Di questa espansione dei Farnese le fonti non consentono una ricostruzione puntuale: tuttavia vediamo che nel secondo decennio del sec. XIV era già avviata. Nel 1315 Cola di Cellere, uno dei figli del F., fu assalito nel suo possesso di Canino dal vicario del Patrimonio, Bernardo di Coucy. L'episodio diede il via alla rivolta dei Comuni e dei signori guelfi (guidati da Orvieto che i Farnese chiamarono in loro soccorso) contro il vicario. Un elenco dei Farnese che vi presero.parte - riportato nella sentenza di condanna pronunciata contro i ribelli guelfi dal tribunale rettorale - offre un quadro attendibile, anche se incompleto, dei possessi farnesiani; vi troviamo Ranuccio e il fratello Offreduccio di Scarceta (un castello già appartenente al contado aldobrandesco passato, in seguito, agli Orsini di Pitigliano), i figli di Pepo, fratello del F., Nerio e Cola di Ranuccio di Ancarano, Iannes di Farnese, Pietro e Cola di Cellere, figli del F., Nino Guercii con i suoi figli, Pietro di Campiglia. Mentre per Campiglia la situazione non è chiara (non è più ricordato nei documenti relativi alla famiglia), Scarceta, Ancarano e Cellere, si aggiungevano ad Ischia e Farnese, che già da tempo erano sotto il controllo dei Farnese, e a Celle, di cui, come si è detto, Cecco, figlio del F. teneva la metà.

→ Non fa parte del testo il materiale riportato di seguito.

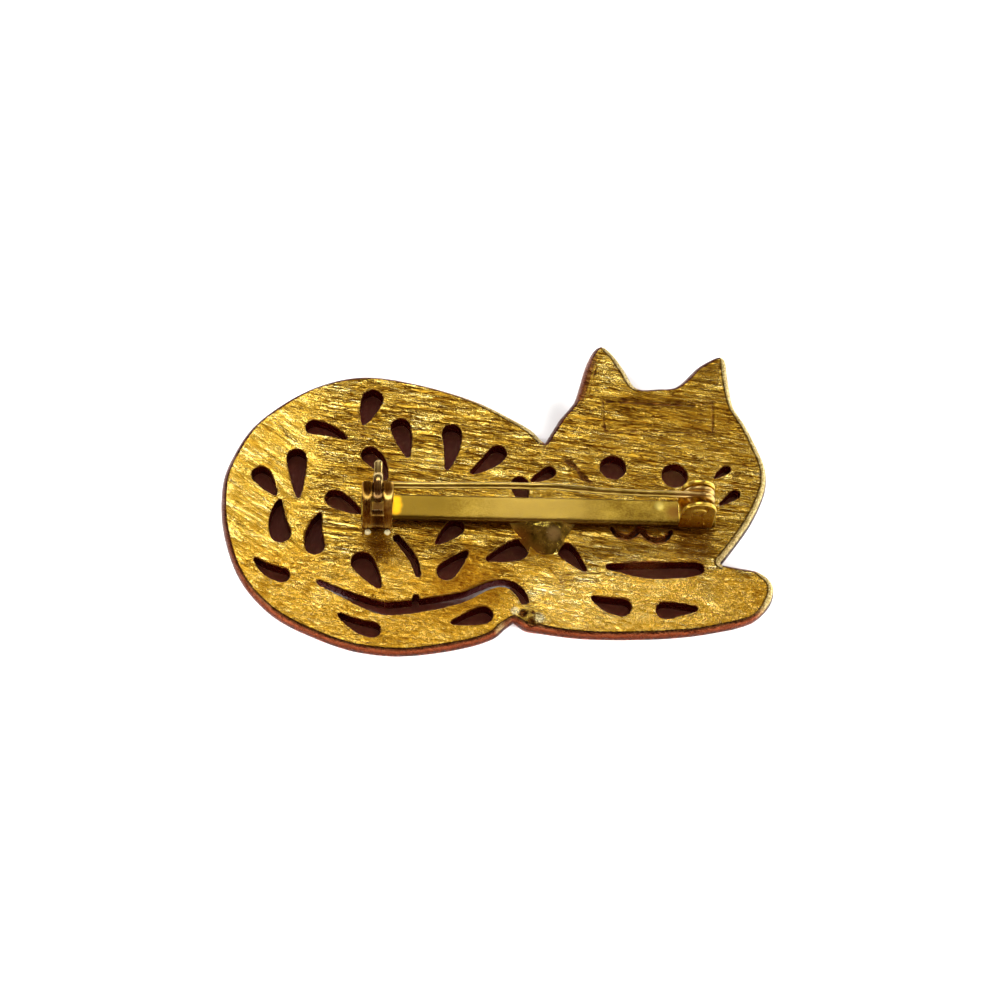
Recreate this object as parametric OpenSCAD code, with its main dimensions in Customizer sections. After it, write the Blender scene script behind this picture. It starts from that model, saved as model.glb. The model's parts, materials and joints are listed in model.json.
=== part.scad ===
// Pierced cast brooch in the form of a lying cat, shown back up, with a soldered bar pin back.
// It lies on its front: z = 0 is the surface under it, and the filed back faces up.
// The origin is on that surface, below the middle of the whole brooch. Millimetres.

/* [Cat] */
// Length of the cat from its back to the tip of its paws
cat_length = 54.7; // [48:0.1:66]
// Height of the cat from its belly to the tips of its ears
cat_height = 35.5; // [31:0.1:43]
// Thickness of the casting
cast_t = 1.5; // [1.2:0.05:2.2]
// How far the rounded rim stands out past the flat back
rim_w = 0.55; // [0.3:0.05:0.7]
// How far the eye holes are across
eye_d = 2.5; // [2:0.1:3]
// Width of the engraved lines round the muzzle
muzzle_slit = 0.27; // [0.2:0.01:0.4]

/* [Bar] */
// Length of the pin back from the catch to the end of the hinge
bar_length = 35; // [32:0.1:38]
// Width of the bar
bar_w = 2.7; // [2.4:0.1:3.2]
// Thickness of the bar
bar_t = 0.65; // [0.5:0.05:0.9]
// Where the middle of the bar sits, as a share of the cat's length
bar_at_x = 0.573; // [0.56:0.001:0.58]
// Where the middle of the bar sits, as a share of the cat's height
bar_at_y = 0.431; // [0.42:0.001:0.44]

/* [Solder] */
// Gap that the solder leaves between the bar and the back of the cat
solder_gap = 0.35; // [0.2:0.05:0.5]
// Length of the mound of solder along the bar
mound_length = 7; // [5:0.1:8]
// How far the mound runs out from the edge of the bar
mound_reach = 3.3; // [2.5:0.1:3.5]

/* [Hinge] */
// Thickness of each hinge ear
ear_t = 0.4; // [0.3:0.05:0.5]
// Distance between the middles of the two ears
ear_pitch = 2.4; // [2.35:0.05:2.8]
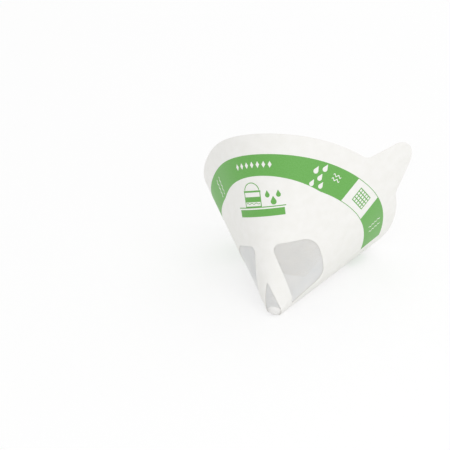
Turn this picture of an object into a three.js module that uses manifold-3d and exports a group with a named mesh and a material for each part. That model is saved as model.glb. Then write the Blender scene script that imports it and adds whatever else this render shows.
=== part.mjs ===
// Disposable paint strainer: a die-cut paper sheet, rolled and glued into an oval cone,
// with a nylon gauze liner glued behind its windows. It lies on its side, mouth towards +Y.
// Millimetres and degrees, +Z up.
//
// The cone is a rolled flat sheet, so every point is given as it lies on that sheet:
//   turn   degrees round the apex, from the front panel's middle line
//   reach  distance from the apex
//   depth  distance below the outer face of the paper
import * as THREE from 'three';
import { mergeVertices } from 'three/addons/utils/BufferGeometryUtils.js';
import Module from 'manifold-3d';

// Sheet materials
const PAPER = 0.35; // thickness of the coated paper
const GAUZE = 0.3; // thickness of the woven gauze
const GLUE = 0.3; // glue line between paper and gauze

// Cone, opened out and lying on a table
const SLANT = 165; // apex to rim, along the paper
const HALF_ANGLE = 33.56; // mean angle between the axis and the wall
const OVAL = { lobes: 2, cosine: 1.61, sine: -2.07 }; // how the wall's angle swells round the mouth
const THREE_LOBED = { lobes: 3, cosine: 0.73, sine: 0.79 };
const FOUR_LOBED = { lobes: 4, cosine: 0.23, sine: -1.17 };
const TABLE_PRESS = 1.5; // angle that the lowest line is pressed flat by
const TABLE_BLEND = 0.8; // angle over which the wall leaves the table
const FRONT_TURN = -12.7; // front panel's middle line, from the uppermost line of the lying cone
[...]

Negli anni immediatamenti successivi i contrasti con Viterbo e i di Vico si moltiplicarono, tanto che nel 1321 Giovanni XXII scriveva al rettore del Patrimonio Guido Farnese, vescovo di Orvieto e fratello del F., esortandolo ad interessarsi per porre fine ad una guerra che aveva causato grandi mali alla provincia. Alcuni dei castelli contesi furono controllati dai Farnese solo per breve tempo (Canino ed Ancarano tornarono alla Chiesa, San Savino agli Orsini), ma altri se ne sarebbero aggiunti negli anni successivi.